SOBRE O LIVRO "A GUERRA DOS BASTARDOS", DE ANA PAULA MAIA ---------------------------------------------------------------------------------------------------------------------------- PERÍODO 2007/2008

Estadão - Caderno 2 - Setembro / 2008

*artigo sobre livro de ensaio crítico em que meu texto é analisado*

Os novos devem nutrir o desejo de profanar

Contemporâneos, de Beatriz Resende, discute as vozes múltiplas da atual ficção brasileira, presa a uma imobilidade trágica

Francisco Quinteiro Pires

Link da matéria: http://www.estadao.com.br/estadaodehoje/20080921/not_imp245448,0.php

Beatriz Resende não tem medo de se queimar com o calor da hora. O que ela faz assusta os mais sensíveis e desperta o riso dos incrédulos: prefere caminhar nas brasas do presente, enquanto a crítica literária nacional afunda os pés nas cinzas do passado. "O cânone é mais seguro", diz. Apesar de ter consciência sobre essa segurança dos clássicos, Beatriz corre o risco do erro e experimenta uma "sensação de nudez" em Contemporâneos - Expressões da Literatura Brasileira no Século XXI, um dos primeiros estudos feitos por um especialista conceituado sobre os novos escritores.

Com lançamento no Cinemathèque Jam Club (tel.: 21 3239-0488), às 17 h desta terça, Contemporâneos (Casa da Palavra, 176 págs., R$ 32) constata que a nova literatura brasileira vive a era da multiplicidade: são diferentes expressões de subjetividades. "É o dar voz a novas vozes." Mas existe um traço de união entre os novos escritores: a tragédia. Segundo Beatriz Resende, a tragédia substituiu o drama do século passado. "Com o drama, existe a negociação de uma saída", diz. "Na tragédia, a esperança não existe."

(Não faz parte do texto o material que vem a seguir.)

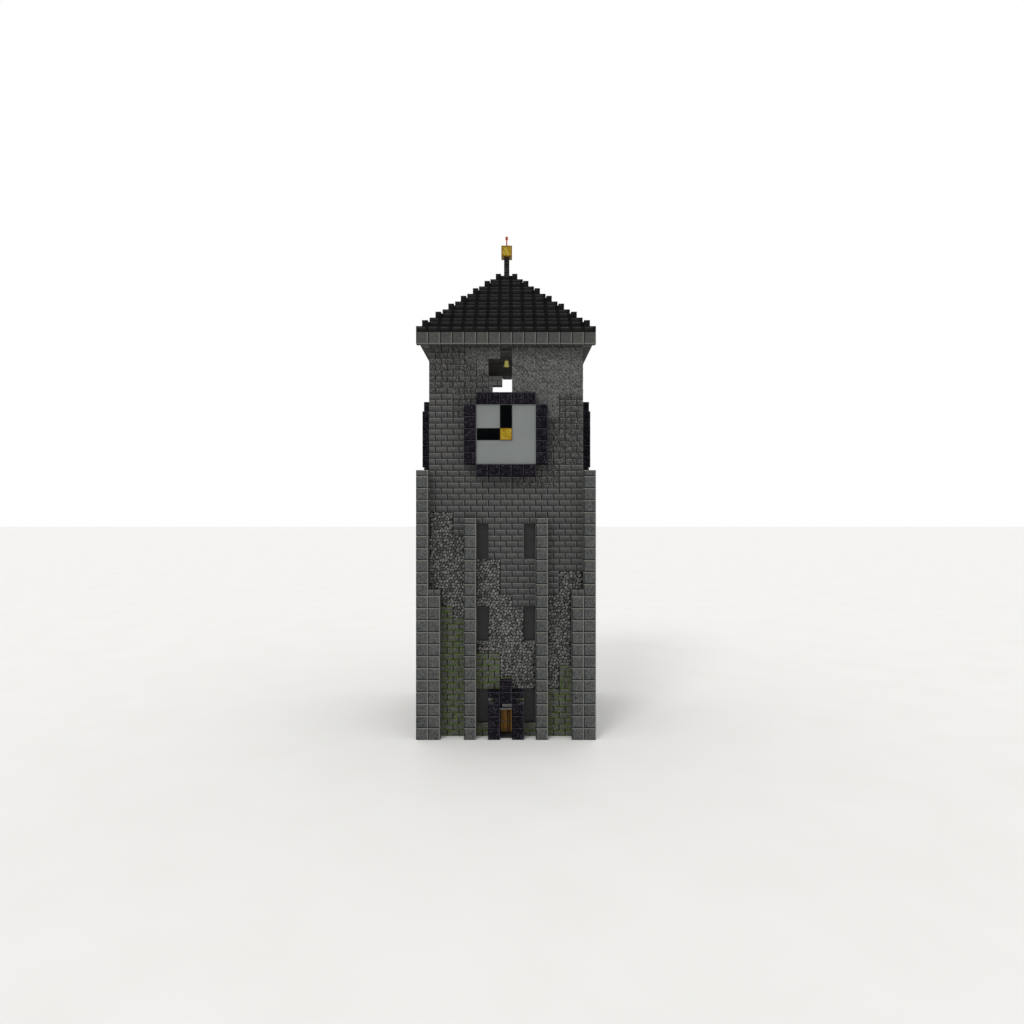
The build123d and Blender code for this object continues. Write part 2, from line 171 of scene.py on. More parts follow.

Beatriz Resende classifica Bernardo Carvalho, autor de Nove Noites, como o autor-sintoma da atual literatura. Na obra de Carvalho, a ficção manifesta o "trágico radical". "Sua obra apresenta um profundo sentido político: ela faz a defesa intransigente do ficcional."

O retorno da tragédia, segundo Beatriz, pode resultar em duas situações: na imobilidade ou no desejo profanador. Imobilizado, o escritor mergulha na amargura. Sua alternativa é profanar. Desejo profanador é uma expressão emprestada do filósofo italiano Giorgio Agamben. "Toda obra de arte, para ser importante, tem de ser profanadora, o perigo maior a que um artista pode se expor é a conciliação", explica. O escritor precisa se apropriar do sagrado ou do canônico para provocar a inovação. Os ficcionistas brasileiros atuais, segundo Beatriz, não têm medo de referências, que são incorporadas. "Joca Terron se apropria de modelos e os profana em sua literatura."

Bernardo Carvalho e Joca Reiners Terron, autor de Curva de Rio Sujo, são algumas das apostas de Beatriz Resende, pesquisadora da UFRJ, em Contemporâneos. As outras são Cecília Gianetti (Lugares Que Não Conheço, Pessoas Que Nunca Vi), Paloma Vidal (A Duas Mãos), Santiago Nazarian (Mastigando Humanos), Luiz Schwarcz (Discurso Sobre O Capim), Daniel Galera (Mãos de Cavalo), Maira Parula (Não Feche Seus Olhos Esta Noite) e Ana Paula Maia (A Guerra dos Bastardos).

Além da multiplicidade de vozes, as obras contemporâneas são marcadas pela presentificação e a violência urbana. "Presentificação é diferente do afã pelo novo, que é modernista." A novidade pela novidade é substituída pelo duro trabalho ficcional com a força esmagadora do presente. "O presente é ameaçador, achata o escritor, que pode ficar acorrentado ao real." A presentificação não pode ser confundida com imediatismo. Para Beatriz, das várias narrativas sobre violência, um dos sintomas do foco sobre o presente, vai surgir a brecha da inovação.

A principal dificuldade dos novos é a frágil construção dos personagens. "Os escritores precisam ter esse amadurecimento, a vivência do outro, para criar os personagens, que serão mais bem construídos, à medida que houver a capacidade ficcional de ler o outro." Ao lado de Sérgio Sant?anna, Silviano Santiago é a mais forte referência. "Heranças, último livro de Silviano, é todo centrado na construção de um personagem, Walter", diz. "Ele encara o desafio de fazer o que há de mais difícil na literatura atual."

Em uma das passagens de Contemporâneos, Beatriz cita Flaubert - ele afirmava ser o mergulho na literatura a única forma de suportar a existência. A entrega literária é como uma "orgia perpétua". Além de acreditar nessa função, Beatriz Resende sabe que, no fim, é melhor mostrar a cicatriz das brasas do presente do que os pés sujos pelas cinzas do passado.